Piqued your interest? There are some things to keep in mind.

Practical Tips for Using Deep Learning

First, it takes someone with specialized knowledge to build a deep-learning algorithm. Montesinos-López contrasts this with traditional machine learning, in which you can create a hierarchy of traits manually, assigning some more or less importance. It’s both a strength and a drawback that deep learning requires less handholding on the part of the scientist operating it.

“It’s not easy to create a model,” Montesinos-López admits. “Many people look at deep learning like it’s a black box—you give it inputs, and you can get good predictions, but you cannot easily identify which factors were included to get that good prediction.”

But the knowledgeable researcher shouldn’t blindly trust the outputs since deep-learning algorithms can make mistakes, despite the massive quantities of information they synthesize. Instead, researchers serve as the critical eye, watching over the process and executing the final decision over the breeding process, using the deep-learning method for support.

“What’s fantastic about deep learning is the flexibility it offers to produce predictions for multiple traits with different kinds of responses and for multi-environment data,” Montesinos-López says. “But we still need to work on the interpretations of those results.”

A second limitation is the sheer amount of data a deep-learning algorithm requires to make accurate predictions. Plus, there’s the idea that there’s “no free lunch” when it comes to creating an algorithm—the predictive power of any single algorithm is only as good as the match between its training materials and the new inputs.

For plant breeders, this means that you can’t just take an algorithm calibrated for wheat breeding in Mexico, use it in India, and expect accurate predictions.

Instead, researchers can use “transfer learning” to take pretrained models and adapt them to new places. For smaller breeding programs, this might mean using an algorithm developed by a much larger project (like CIMMYT, for example) and using it as a “feature extractor.” A feature extractor is the technical term for determining the weights at which certain nodes fire throughout the multiple layers of a neural network when given certain inputs. It’s like skipping a few of the initial calibration steps but still fine-tuning it for your genomics, environment, and breeding goals.

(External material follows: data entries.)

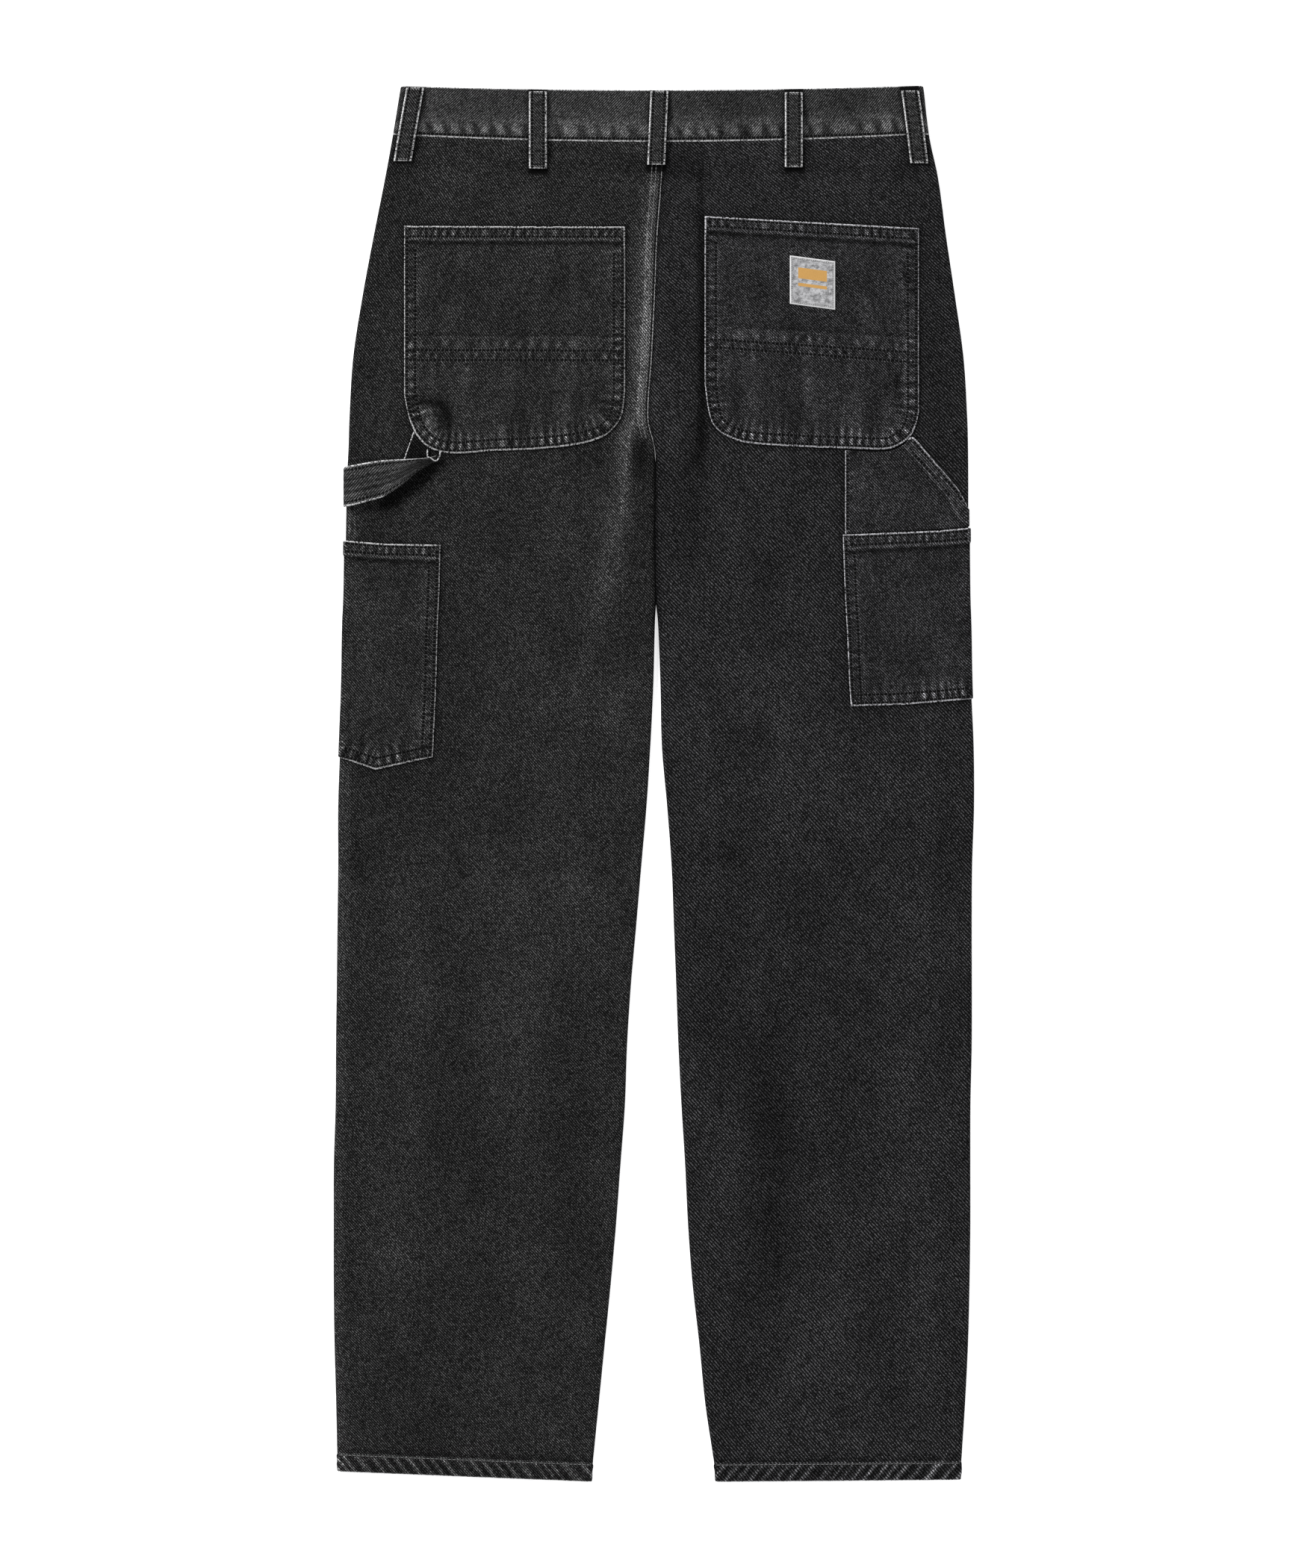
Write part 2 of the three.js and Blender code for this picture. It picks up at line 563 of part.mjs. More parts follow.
// The hammer loop's strap
function hammerLoop() {
  const columns = evenly(3);
  const rowAt = (station, height, shift) => columns.map((share) => (
    new THREE.Vector3(station.x + shift, garmentLength / 2 - mix(station.near, station.far, share), height)));
  const lower = strap.map((station) => rowAt(station, station.height, 0));
  const upper = strap.map((station, i) => {
    const before = strap[Math.max(0, i - 1)];
    const after = strap[Math.min(strap.length - 1, i + 1)];
    const run = Math.hypot(after.x - before.x, after.height - before.height);
    const shift = strapWall * (after.height - before.height) / run;
    const rise = strapWall * (before.x - after.x) / run;
    return rowAt(station, station.height + rise, shift);
  });
  return solidBetween('hammer_loop', denimLight, 0.95, upper, lower);
}

// The button's face lies on the resting plane, and its post side faces the waistband
function waistButton() {
  const profile = [
    [0, 0],
    [button.radius - button.rim, 0],
    [button.radius, button.rim],
    [button.radius, button.height - button.rim],
    [button.radius - button.rim, button.height],
    [0, button.height],
  ].map(([radius, height]) => new THREE.Vector2(radius, height));
  const geometry = new THREE.LatheGeometry(profile, 20);
  const material = new THREE.MeshStandardMaterial({ color: metalColour, roughness: 0.4, metalness: 0.9 });
  const mesh = new THREE.Mesh(geometry, material);
  mesh.name = 'waist_button';
  mesh.rotation.x = Math.PI / 2;
  mesh.position.set(button.x, garmentLength / 2 - button.down, 0);
  return mesh;
}

// The whole garment
const group = new THREE.Group();
group.add(panel(left, 'front', 3, 4));
group.add(panel(right, 'front', 3, 4));
group.add(panel(left, 'back', 9, 4));
group.add(panel(right, 'back', 9, 4));
group.add(waistband());
backLoops.forEach((spec) => group.add(backLoop(spec)));
frontLoops.forEach((spec) => group.add(frontLoop(spec)));
group.add(waistButton());
group.add(backPocket('back_pocket_left', left, backPocketLeft));
group.add(backPocket('back_pocket_right', right, backPocketRight));
group.add(labelPiece());
group.add(hammerLoop());
group.add(sidePocket('utility_pocket', left, utilityPocket, utilityPocketEdges));
group.add(slantedPocket('tool_pocket_upper', right, upperToolPocket));
group.add(sidePocket('tool_pocket_lower', right, toolPocket, toolPocketEdges));

// The middle of the outline lies over the origin
const outlineBox = new THREE.Box3().setFromObject(group, true);
const outlineMiddle = outlineBox.getCenter(new THREE.Vector3());
group.position.set(-outlineMiddle.x, -outlineMiddle.y, 0);

export default group;
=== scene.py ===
# %% [markdown]
# # Carpenter pants of washed black denim
# The trousers lie flat on their front, so the picture looks straight down on the back.
# The CAD model gives every piece its place. Here each piece of cloth is made again as a
# fine sheet on the form of its solid, with puckers, stitches and a woven surface.

# %% Load the frame
import math
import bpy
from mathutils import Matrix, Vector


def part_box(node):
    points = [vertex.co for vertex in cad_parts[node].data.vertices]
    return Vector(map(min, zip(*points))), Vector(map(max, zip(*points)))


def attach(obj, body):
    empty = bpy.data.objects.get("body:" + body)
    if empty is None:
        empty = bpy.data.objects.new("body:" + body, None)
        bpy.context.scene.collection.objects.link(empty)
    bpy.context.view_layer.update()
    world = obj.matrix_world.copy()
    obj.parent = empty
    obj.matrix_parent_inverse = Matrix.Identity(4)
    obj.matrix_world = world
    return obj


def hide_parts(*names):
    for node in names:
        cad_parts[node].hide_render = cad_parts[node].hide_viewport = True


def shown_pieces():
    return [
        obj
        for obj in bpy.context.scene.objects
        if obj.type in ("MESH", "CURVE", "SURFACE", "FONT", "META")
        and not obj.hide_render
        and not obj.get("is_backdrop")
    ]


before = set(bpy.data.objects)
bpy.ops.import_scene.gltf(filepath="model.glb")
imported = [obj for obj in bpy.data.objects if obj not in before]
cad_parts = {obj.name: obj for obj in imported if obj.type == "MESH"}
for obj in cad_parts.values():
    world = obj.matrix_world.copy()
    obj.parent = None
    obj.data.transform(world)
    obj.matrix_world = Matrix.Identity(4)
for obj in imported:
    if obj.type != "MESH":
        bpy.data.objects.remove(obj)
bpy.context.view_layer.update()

from types import SimpleNamespace

import bpy
import numpy as np
from mathutils import Vector
from mathutils.geometry import delaunay_2d_cdt

MM = 0.001

# %% [markdown]
# ## Camera, floor and light
# The trousers were laid on a table under a camera far above them. A long lens at six
# metres keeps the picture almost free of perspective, as the photo is. A wide soft lamp
# at the upper left gives the small shadows beside the pockets and under the strap, and
# a pale world fills them.

# %% Camera
picture_height = 1.2285
camera_height = 6.0
camera_data = bpy.data.cameras.new("camera_above")
camera_data.sensor_width = 36
camera_data.lens = camera_data.sensor_width * camera_height / picture_height
camera = bpy.data.objects.new("camera_above", camera_data)
camera.location = (-0.0003, 0, camera_height)
bpy.context.scene.collection.objects.link(camera)
bpy.context.scene.camera = camera
bpy.context.scene.view_settings.view_transform = "Standard"
print("lens in mm:", round(camera_data.lens, 1))


# %% Floor and lamps
def add_lamp(name, place, size, watts):
    """A square soft lamp that looks at the middle of the trousers."""
    data = bpy.data.lights.new(name, "AREA")
    data.size = size
    data.energy = watts
    lamp = bpy.data.objects.new(name, data)
    lamp.location = place
    lamp.rotation_euler = (-Vector(place)).to_track_quat("-Z", "Y").to_euler()
    bpy.context.scene.collection.objects.link(lamp)
    return lamp


add_lamp("key_lamp", (-4.2, 3.9, 3.7), 1.6, 470)
add_lamp("fill_lamp", (3.9, -2.0, 5.2), 3.0, 110)

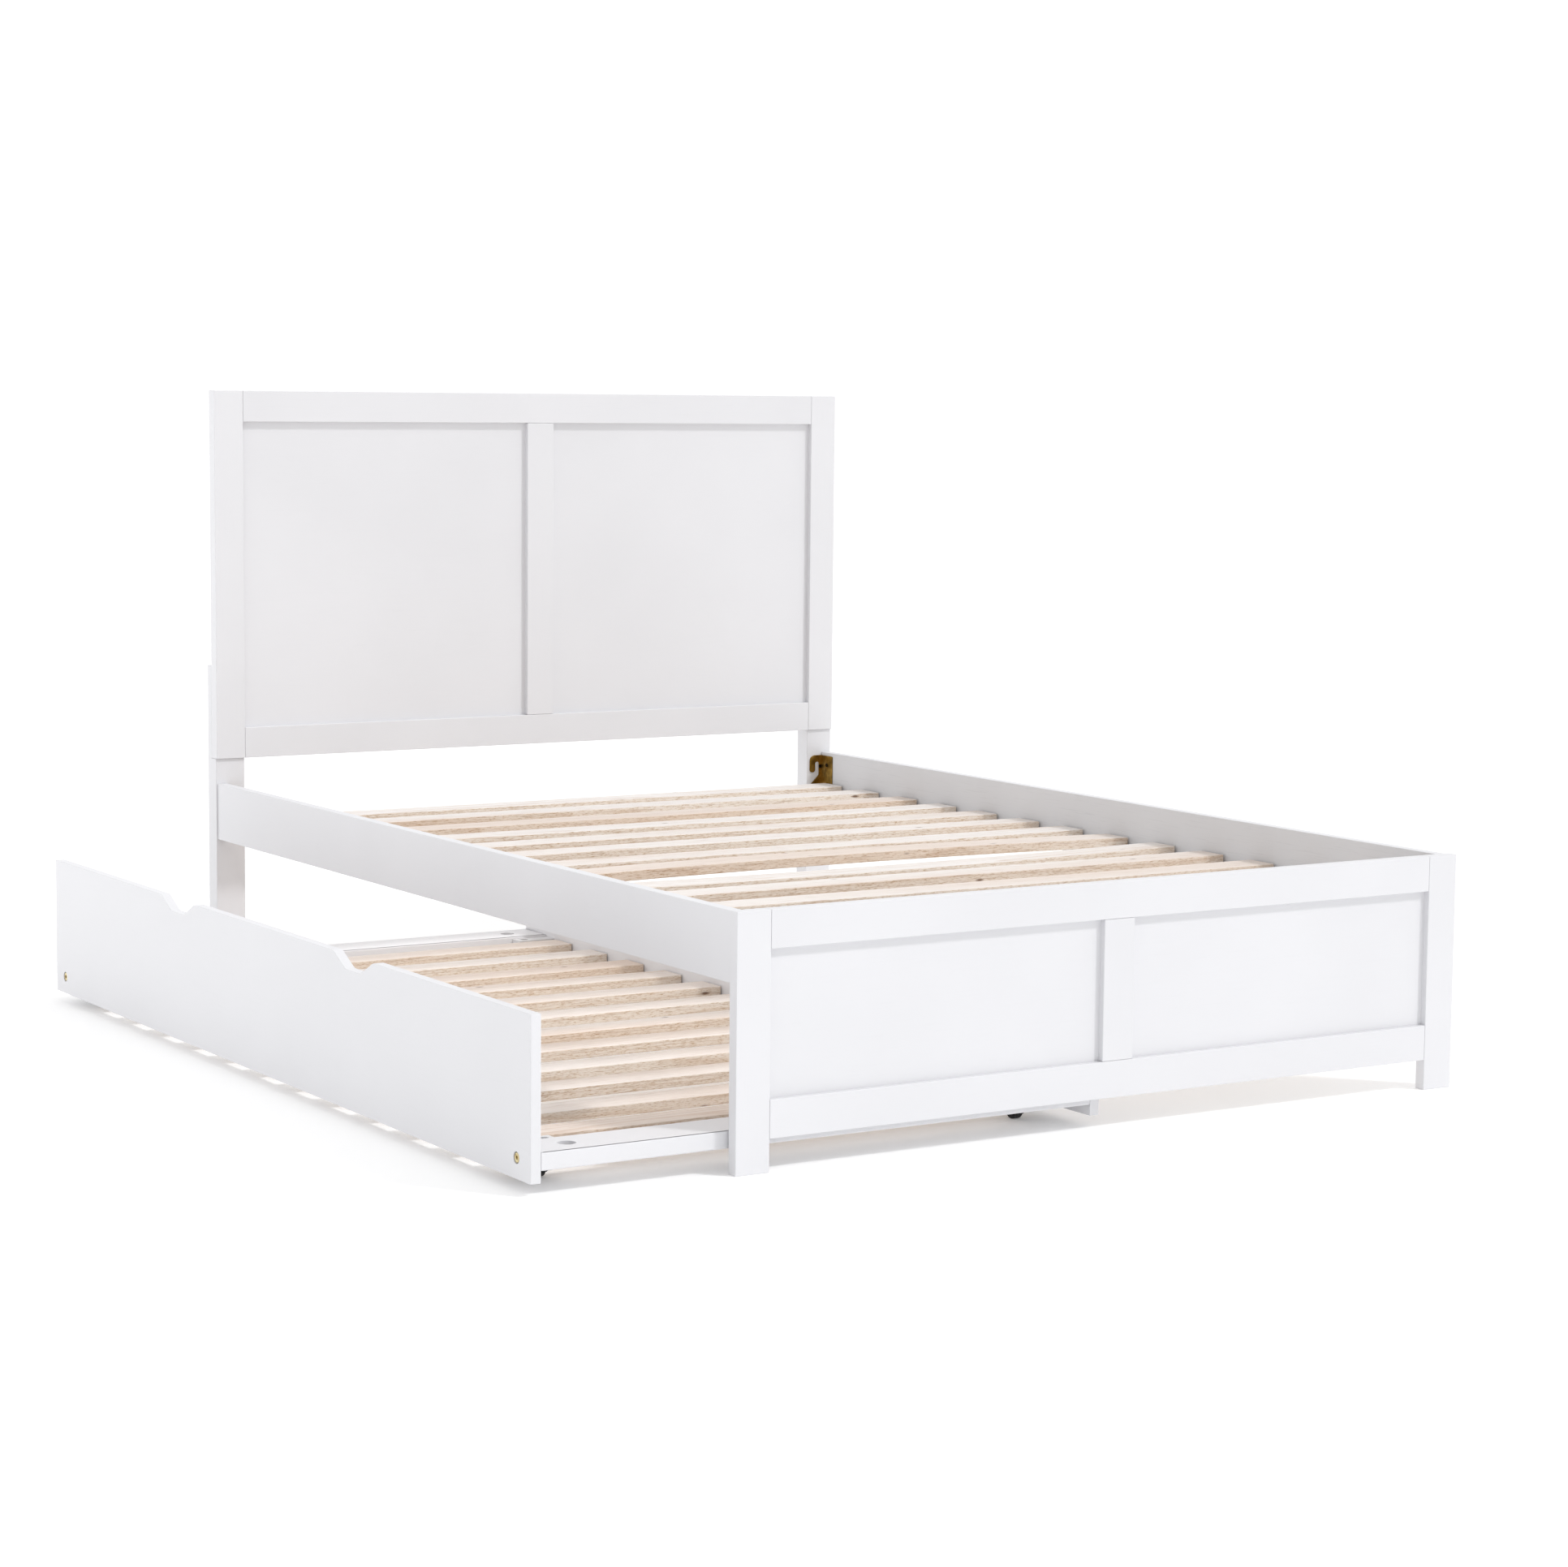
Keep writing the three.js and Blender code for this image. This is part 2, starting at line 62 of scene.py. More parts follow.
# Solid timber in the slats moves a little as it dries: most slats bow up or down by up to this much
# and twist by up to this many radians. Two neighbours in the bed's deck have bowed much further apart.
SLAT_BOW = 2.0 * MM
SLAT_TWIST = 0.012
SLAT_RINGS = 16
MARKED_BOWS = {"bed_slat_06": 7.0 * MM, "bed_slat_05": -6.5 * MM}

# Sizes that the frame's nodes don't state on their own.
RAIL_THICKNESS = 20 * MM
TRUNDLE_BOARD_THICKNESS = 17.5 * MM
LEDGER_HEIGHT = 26 * MM
TRUNDLE_LEDGER_HEIGHT = 23.7 * MM
TRUNDLE_LEDGER_WIDTH = 20 * MM
LEDGER_END_SETBACK = 60 * MM
POST_LAP = 18 * MM
JOINT_GAP = 0.3 * MM

# For a shape carried along an axis: the world axis of its distance, and of its outline's two axes.
CARRIED_AXES = {"x": (0, 1, 2), "y": (1, 2, 0), "z": (2, 0, 1)}

# How far a board's middle may lie from the pith, and how far along its log it may have been cut.
PITH_DISTANCE = (30 * MM, 90 * MM)
LOG_LENGTHS = (0, 40)

rng = np.random.default_rng(20)


# ---- Outlines and carried shapes -------------------------------------------------------------

def fillet_loop(corners, radii, steps=4):
    """An outline with rounded corners, anticlockwise, and its outward normals.

    Each corner becomes an arc that touches both of its edges: the arc's centre lies one radius
    inside them, and its points turn from the first edge's normal to the second edge's normal.
    """
    corners = np.asarray(corners, float)
    radii = np.broadcast_to(np.asarray(radii, float), len(corners))
    following = np.roll(corners, -1, axis=0)
    if np.sum(corners[:, 0] * following[:, 1] - corners[:, 1] * following[:, 0]) < 0:
        corners, radii = corners[::-1], radii[::-1]
    after = np.roll(corners, -1, axis=0) - corners
    after /= np.linalg.norm(after, axis=1)[:, None]
    before = np.roll(after, 1, axis=0)
    crossed = before[:, 0] * after[:, 1] - before[:, 1] * after[:, 0]
    turn = np.arctan2(crossed, np.sum(before * after, axis=1))
    first_normal = np.stack([before[:, 1], -before[:, 0]], axis=1)
    reach = radii * np.tan(np.abs(turn) / 2)
    signed = np.sign(turn) * radii
    centre = corners - before * reach[:, None] - first_normal * signed[:, None]
    angle = np.arctan2(first_normal[:, 1], first_normal[:, 0])[:, None]
    angle = angle + turn[:, None] * np.linspace(0, 1, steps + 1)
    normals = np.stack([np.cos(angle), np.sin(angle)], axis=-1)
    points = centre[:, None] + signed[:, None, None] * normals
    return points.reshape(-1, 2), normals.reshape(-1, 2)


def circle(radius, centre=(0, 0), count=32):
    """A circle's points, anticlockwise, and its outward normals."""
    angle = np.linspace(0, 2 * math.pi, count, endpoint=False)
    normals = np.stack([np.cos(angle), np.sin(angle)], axis=1)
    return np.asarray(centre) + radius * normals, normals


def rectangle(first, second, edge):
    """A rectangle between two ranges, its corners rounded."""
    corners = [(first[0], second[0]), (first[1], second[0]), (first[1], second[1]), (first[0], second[1])]
    return fillet_loop(corners, edge)


def ring_faces(rings, count, closed=False):
    """Quads between neighbouring rings of count points each."""
    ring, point = np.meshgrid(np.arange(rings if closed else rings - 1), np.arange(count), indexing="ij")
    here, beside = ring * count + point, ring * count + (point + 1) % count
    over = (here + count) % (rings * count)
    beside_over = (beside + count) % (rings * count)
    return np.stack([here, beside, beside_over, over], axis=-1).reshape(-1, 4).tolist()


def carry(outline, start, end, ease, rings=1, steps=3):
    """The outline carried straight from start to end, with both ends eased.

    Near an end the outline is inset as a quarter circle: at a distance ease * (1 - cos t) from the
    end it is smaller by ease * (1 - sin t), for t from 0 at the end's face to a quarter turn.
    Returns (rings, points, 3) arrays of places and of outward normals, distance first.
    """
    loop, normals = outline
    turn = np.linspace(0, math.pi / 2, steps + 1)
    depth = ease * (1 - np.cos(turn))
    inset = END_INSET_SHARE * ease * (1 - np.sin(turn))
    middle = np.linspace(start + ease, end - ease, rings + 1)[1:-1]
    flat = np.zeros(len(middle))
    along = np.concatenate([start + depth, middle, end - depth[::-1]])
    smaller = np.concatenate([inset, flat, inset[::-1]])
    outward = np.concatenate([-np.cos(turn), flat, np.cos(turn)[::-1]])
    shape = (len(along), len(loop), 3)
    points, directions = np.empty(shape), np.empty(shape)
    points[..., 0] = along[:, None]
    points[..., 1:] = loop - normals * smaller[:, None, None]
    directions[..., 0] = outward[:, None]
    directions[..., 1:] = normals * np.sqrt(1 - outward**2)[:, None, None]
    return points, directions


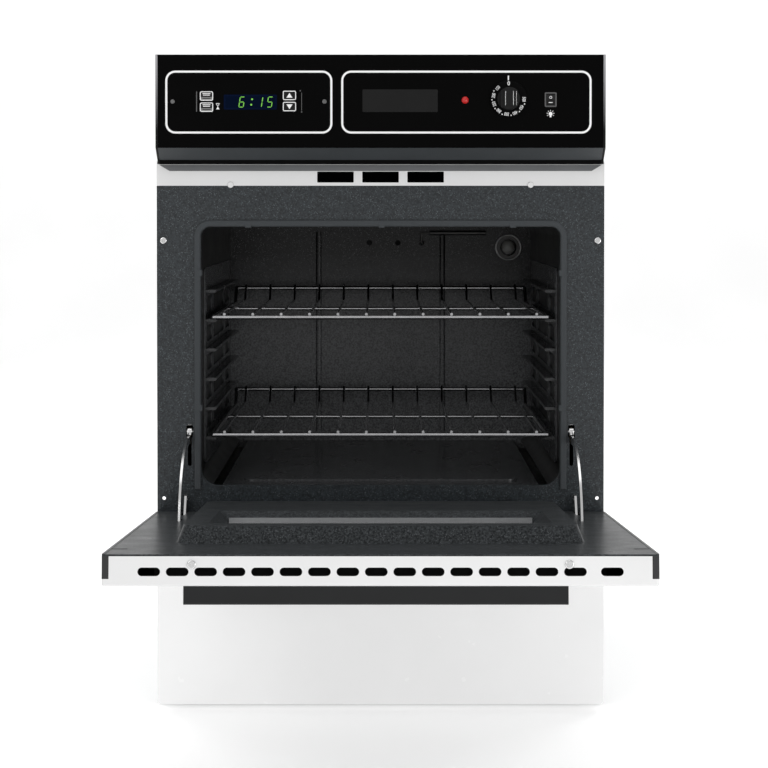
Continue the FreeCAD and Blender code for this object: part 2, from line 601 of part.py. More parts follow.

Crossa, Montesinos-López, and their coauthors caution against using deep learning as a “panacea”—it should not be blindly adopted, particularly if the dataset you are using is both small and has linear patterns.

Finally, it’s important to note that machine learning will not make the skillsets of plant breeders obsolete.

“Machine learning maximizes the role of a plant breeder,” Crossa says. “You might think this avalanche of data from different sources diminishes the role of the breeder, but the breeder is the person there to clarify, to take in all this data, develop high quality phenotypic data in the field, and make wise final decisions.”

Machine learning in general is new tool to help with predictions in plant and animal breeding—one that looks to the future, to the growing omics disciplines for deeper structure, statistical backing, and streamlined selection. But it hasn’t moved beyond the grasp of history just yet. Even with deep learning, plant breeders (and future plant breeders) need a well-developed understanding of all the things that come into play. Rooted in history, a good breeder understands the fundamentals. But in the face of a swiftly changing climate, growing food insecurity, and increasing threats from pests and pathogens, there’s plenty of room to grow, too.

“Our philosophy is to break the internal mental structure we have, to see how we can do things with a very strong statistical and scientific bases, but just a bit differently,” Crossa says. “If we change the structure of our minds, the way we think about these things, we can solve some of the problems we face as plant breeders.”